I’m not sure how I missed that from their first post. /s
I get it, you’re scared. Noone was ever scared like that before.
I think you replied to the wrong post
And - Rudolf Wild invented the drink in 1969
I know it’s not the first, I never claimed it was. But as someone who is old enough to remember what life was like before Columbine, that was the one that changed everything. That’s when we started having active shooter drills.
Then 9/11 just amplified it.
The pouches seem like less plastic.
They have these revolutionary containers made from paper that is layered in order to make it hard and card like. Almost stiff as a board. And is capable of holding liquids and also breaks down very easily. 😒
I’m in!
What are they lined with to prevent them from getting soggy from contact with the liquid?
Probably Teflon 🤣💀
Polyethylene and/or aluminum foil but iirc before plastics, it would have been wax.
Probably parrafin.
Take a wild guess what parrafin is made from…

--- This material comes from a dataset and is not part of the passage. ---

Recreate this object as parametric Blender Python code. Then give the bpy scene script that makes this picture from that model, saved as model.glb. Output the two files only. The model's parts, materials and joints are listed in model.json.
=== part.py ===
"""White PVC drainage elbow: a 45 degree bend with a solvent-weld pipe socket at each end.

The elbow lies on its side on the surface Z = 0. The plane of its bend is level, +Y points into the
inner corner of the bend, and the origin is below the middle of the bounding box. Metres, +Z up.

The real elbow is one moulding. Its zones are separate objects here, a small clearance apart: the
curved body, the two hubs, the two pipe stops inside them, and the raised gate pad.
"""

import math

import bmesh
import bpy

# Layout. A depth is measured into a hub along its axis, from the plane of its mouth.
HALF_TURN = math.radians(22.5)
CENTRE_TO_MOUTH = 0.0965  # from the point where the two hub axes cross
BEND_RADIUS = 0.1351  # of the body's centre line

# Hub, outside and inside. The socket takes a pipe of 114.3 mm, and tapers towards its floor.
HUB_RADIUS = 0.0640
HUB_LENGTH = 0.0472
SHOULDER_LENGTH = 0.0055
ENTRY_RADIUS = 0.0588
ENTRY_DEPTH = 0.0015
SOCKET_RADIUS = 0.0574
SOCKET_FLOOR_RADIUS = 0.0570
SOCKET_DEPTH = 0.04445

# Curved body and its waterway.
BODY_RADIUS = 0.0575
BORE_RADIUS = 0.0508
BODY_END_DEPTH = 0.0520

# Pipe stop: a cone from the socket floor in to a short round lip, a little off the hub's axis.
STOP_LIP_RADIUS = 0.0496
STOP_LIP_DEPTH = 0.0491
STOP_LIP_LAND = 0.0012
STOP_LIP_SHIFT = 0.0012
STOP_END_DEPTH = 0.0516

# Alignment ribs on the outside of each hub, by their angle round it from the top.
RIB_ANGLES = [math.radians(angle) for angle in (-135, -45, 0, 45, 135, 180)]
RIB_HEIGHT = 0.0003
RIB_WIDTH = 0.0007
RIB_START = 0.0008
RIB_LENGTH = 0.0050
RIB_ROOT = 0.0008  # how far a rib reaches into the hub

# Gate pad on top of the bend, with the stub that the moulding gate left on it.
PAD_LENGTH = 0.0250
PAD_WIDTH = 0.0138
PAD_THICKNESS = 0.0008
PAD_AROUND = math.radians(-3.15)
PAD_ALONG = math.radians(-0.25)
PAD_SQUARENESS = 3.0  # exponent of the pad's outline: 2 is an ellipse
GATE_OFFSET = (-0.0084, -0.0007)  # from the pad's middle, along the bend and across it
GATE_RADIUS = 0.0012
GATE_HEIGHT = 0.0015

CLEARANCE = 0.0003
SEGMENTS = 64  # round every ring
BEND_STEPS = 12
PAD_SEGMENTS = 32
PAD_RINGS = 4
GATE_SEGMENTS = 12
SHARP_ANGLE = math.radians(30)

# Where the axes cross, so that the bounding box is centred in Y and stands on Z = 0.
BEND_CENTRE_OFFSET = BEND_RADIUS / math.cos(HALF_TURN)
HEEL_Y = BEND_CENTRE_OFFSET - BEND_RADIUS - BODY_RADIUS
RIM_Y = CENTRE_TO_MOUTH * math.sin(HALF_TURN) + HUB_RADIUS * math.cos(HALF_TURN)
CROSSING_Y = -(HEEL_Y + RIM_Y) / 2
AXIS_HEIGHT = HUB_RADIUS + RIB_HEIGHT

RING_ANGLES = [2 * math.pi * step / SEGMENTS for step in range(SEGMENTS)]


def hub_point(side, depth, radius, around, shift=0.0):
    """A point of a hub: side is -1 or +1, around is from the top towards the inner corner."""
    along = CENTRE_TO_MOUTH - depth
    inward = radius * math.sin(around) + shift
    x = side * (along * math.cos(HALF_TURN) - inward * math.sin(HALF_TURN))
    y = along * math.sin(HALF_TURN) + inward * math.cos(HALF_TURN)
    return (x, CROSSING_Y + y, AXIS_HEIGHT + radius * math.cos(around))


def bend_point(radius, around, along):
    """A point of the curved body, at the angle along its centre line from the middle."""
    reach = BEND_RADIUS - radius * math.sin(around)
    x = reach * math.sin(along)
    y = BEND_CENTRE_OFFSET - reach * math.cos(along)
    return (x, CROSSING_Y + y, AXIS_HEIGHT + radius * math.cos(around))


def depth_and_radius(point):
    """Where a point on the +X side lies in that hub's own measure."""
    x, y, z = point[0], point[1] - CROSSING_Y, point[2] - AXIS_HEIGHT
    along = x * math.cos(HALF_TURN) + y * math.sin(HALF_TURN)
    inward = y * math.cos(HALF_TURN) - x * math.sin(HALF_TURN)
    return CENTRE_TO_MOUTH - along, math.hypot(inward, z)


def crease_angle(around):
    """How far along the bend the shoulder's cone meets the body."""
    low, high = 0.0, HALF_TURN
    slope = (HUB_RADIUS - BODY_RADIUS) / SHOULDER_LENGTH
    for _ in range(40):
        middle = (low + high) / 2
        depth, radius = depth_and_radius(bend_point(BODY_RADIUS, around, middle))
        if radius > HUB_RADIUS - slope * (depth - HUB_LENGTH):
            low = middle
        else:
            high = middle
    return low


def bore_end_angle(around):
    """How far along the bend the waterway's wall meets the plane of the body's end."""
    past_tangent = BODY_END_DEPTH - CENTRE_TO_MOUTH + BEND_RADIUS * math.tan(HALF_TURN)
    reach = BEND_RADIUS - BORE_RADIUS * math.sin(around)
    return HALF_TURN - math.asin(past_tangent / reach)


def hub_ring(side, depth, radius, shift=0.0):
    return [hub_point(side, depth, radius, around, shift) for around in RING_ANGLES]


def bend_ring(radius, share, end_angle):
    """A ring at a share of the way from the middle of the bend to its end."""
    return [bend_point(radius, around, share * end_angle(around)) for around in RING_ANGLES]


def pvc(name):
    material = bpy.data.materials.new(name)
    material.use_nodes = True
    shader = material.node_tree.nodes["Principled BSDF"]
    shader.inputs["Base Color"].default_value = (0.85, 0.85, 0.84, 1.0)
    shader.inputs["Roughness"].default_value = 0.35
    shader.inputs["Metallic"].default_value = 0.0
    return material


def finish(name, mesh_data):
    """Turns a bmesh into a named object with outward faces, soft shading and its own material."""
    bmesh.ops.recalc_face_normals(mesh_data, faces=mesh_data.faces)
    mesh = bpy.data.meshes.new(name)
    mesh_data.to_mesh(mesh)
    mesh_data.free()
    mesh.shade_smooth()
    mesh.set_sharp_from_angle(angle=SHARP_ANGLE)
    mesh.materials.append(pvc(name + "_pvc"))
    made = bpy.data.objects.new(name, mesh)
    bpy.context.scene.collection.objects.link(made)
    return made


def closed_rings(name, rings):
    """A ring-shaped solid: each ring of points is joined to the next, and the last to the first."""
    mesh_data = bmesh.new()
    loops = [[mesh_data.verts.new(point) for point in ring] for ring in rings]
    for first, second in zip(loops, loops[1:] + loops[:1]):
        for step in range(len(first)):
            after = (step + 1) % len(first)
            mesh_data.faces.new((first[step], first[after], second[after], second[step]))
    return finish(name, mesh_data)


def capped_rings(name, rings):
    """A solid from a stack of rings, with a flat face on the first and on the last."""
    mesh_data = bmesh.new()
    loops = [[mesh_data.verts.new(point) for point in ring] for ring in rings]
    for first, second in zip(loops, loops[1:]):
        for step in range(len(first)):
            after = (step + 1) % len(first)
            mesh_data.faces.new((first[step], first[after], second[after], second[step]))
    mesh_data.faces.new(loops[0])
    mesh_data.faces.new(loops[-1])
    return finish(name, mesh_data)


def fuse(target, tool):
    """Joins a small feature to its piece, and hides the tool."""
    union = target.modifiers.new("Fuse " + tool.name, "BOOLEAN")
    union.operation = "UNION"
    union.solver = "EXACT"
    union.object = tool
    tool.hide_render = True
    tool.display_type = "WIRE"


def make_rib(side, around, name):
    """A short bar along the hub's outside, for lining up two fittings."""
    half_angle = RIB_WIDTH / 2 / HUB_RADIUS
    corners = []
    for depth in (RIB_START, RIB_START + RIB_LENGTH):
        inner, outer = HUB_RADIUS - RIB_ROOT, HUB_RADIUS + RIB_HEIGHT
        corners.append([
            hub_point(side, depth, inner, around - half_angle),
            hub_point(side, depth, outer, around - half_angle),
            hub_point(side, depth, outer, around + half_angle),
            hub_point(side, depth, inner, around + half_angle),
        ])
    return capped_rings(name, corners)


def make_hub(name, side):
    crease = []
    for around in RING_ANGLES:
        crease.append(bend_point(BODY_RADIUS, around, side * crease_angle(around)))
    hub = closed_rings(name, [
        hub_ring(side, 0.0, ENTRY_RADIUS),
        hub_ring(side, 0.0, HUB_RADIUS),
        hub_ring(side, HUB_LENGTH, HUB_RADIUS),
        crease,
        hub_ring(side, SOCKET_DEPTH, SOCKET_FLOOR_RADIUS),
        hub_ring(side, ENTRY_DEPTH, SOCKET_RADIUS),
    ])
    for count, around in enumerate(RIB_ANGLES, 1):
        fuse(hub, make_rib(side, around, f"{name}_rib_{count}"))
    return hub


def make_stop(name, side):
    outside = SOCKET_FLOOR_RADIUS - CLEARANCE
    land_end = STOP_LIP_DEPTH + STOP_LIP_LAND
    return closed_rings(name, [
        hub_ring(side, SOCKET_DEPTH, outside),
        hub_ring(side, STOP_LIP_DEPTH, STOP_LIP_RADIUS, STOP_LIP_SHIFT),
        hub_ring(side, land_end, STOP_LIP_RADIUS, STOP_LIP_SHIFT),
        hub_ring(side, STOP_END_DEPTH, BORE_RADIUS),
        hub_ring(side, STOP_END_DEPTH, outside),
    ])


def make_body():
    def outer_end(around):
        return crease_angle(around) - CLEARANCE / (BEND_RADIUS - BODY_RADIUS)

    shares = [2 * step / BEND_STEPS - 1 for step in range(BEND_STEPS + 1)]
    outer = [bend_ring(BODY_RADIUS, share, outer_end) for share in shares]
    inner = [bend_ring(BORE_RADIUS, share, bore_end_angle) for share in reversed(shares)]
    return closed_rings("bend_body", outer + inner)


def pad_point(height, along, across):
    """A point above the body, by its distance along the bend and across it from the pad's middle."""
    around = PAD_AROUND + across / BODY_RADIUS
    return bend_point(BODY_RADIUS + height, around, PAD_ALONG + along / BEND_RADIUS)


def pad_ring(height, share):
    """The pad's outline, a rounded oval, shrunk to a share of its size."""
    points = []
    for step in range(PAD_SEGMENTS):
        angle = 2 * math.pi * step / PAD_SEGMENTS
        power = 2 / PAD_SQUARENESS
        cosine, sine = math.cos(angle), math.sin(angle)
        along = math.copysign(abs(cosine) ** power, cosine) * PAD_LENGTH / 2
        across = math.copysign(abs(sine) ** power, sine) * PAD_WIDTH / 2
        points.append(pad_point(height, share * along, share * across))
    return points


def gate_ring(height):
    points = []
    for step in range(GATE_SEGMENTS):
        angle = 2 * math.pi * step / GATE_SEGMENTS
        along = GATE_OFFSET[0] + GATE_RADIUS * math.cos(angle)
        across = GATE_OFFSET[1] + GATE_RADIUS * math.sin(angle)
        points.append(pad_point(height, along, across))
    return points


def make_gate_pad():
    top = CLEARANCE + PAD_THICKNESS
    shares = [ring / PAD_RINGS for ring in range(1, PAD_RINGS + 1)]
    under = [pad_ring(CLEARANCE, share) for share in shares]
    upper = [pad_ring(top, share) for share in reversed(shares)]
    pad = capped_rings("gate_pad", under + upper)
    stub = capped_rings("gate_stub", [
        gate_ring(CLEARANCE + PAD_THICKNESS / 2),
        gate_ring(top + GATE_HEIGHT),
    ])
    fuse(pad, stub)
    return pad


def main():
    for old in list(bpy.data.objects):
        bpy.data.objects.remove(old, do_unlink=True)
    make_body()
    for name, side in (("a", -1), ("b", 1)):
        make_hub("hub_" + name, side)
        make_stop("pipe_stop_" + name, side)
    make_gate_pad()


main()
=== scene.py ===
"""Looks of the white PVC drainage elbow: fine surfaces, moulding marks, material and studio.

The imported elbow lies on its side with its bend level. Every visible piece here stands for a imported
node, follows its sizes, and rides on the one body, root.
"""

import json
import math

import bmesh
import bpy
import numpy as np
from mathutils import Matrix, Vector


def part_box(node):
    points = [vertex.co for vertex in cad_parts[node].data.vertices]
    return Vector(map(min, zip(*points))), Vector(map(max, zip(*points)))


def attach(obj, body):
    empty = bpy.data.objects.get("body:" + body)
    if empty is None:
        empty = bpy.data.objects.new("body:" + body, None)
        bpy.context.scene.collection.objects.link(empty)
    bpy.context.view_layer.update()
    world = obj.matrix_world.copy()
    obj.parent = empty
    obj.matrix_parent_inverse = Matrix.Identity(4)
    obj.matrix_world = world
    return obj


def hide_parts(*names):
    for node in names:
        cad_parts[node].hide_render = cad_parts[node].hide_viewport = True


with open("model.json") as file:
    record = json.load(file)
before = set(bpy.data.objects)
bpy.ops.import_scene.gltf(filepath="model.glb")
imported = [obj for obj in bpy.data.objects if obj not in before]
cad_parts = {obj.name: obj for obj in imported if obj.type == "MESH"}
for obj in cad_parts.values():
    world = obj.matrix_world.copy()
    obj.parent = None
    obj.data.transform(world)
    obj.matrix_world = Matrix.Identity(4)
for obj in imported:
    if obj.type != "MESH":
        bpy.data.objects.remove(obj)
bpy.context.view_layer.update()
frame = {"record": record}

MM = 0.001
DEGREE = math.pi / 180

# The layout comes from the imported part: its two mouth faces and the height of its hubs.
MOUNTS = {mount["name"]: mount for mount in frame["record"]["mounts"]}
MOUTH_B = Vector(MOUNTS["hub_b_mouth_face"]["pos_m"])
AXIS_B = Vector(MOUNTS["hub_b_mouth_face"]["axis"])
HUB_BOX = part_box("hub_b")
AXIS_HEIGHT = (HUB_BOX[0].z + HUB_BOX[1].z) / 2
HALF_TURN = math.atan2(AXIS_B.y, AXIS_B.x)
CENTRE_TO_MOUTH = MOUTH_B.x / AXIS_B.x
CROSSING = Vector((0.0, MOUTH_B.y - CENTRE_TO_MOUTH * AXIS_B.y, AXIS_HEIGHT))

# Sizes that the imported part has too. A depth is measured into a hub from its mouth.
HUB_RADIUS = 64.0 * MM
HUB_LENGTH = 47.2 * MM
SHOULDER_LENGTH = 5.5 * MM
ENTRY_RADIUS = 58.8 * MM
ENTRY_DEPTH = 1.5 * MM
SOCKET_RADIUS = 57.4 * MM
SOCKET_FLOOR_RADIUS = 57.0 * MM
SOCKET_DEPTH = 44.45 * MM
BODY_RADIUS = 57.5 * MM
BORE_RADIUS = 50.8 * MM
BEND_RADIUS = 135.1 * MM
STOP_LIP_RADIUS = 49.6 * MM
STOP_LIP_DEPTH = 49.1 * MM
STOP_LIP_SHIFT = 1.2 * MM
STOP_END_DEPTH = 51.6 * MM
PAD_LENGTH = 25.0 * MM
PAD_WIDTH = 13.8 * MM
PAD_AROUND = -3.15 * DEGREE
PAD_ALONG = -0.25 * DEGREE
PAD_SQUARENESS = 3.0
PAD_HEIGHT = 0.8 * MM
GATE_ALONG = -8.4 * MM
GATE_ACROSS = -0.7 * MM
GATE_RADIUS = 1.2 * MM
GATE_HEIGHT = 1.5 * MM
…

Not sure if it has the same issues breaking down as plastic, but it’s still a petroleum byproduct, so we should probably be moving away from it.
Being made from petroleum isnt bad. its a byproduct of distilling lubricates.
But the original package seems like such an efficient way to injest micro-plastics. I hope the bottles have the annoying safety rings that are hard for people to open because they probably also produce micro-plastics.
I can’t speak for how the different materials degrade over time, but at least the old mylar bags were shielded from sunlight.
They were polyester-reverse side printed to aluminum then laminated to polyethylene.
The article doesn’t actually say they are phasing out pouches, just that they are introducing bottles.
Yeah thats fair.
The outrage might even be a result of corporate marketing strategy.
Maybe I should alakazam the post?
Seems they updated the article title, which now says the exact opposite of your post title.
Unsure if you can edit. Here’s the new title:
Capri Sun promises they aren’t phasing out pouches after reports of a switch to bottles ruined childhoods everywhere
Oh no! Anyway
I don’t get it. Am I too American?
Yep. It’s sold in Italy and it’s arguably better than Capri Sun. I’ve actually never seen Capri Sun in the supermarket shelves.
Pesca makes it sound like fish juice
That’s “pesce” but you’re somehow right lmao
Pescado is Spanish for fish.
shit rots your teeth anyway
Are you just talking about sugar content or something more?
Hated this greasy garbage as a kid
Greasy?
Seems he got a bad bag, I guess.
I don’t care about the nostalgia, but they are going to stop being easy to squeeze into a lunchbox now, so I’ll find a different brand.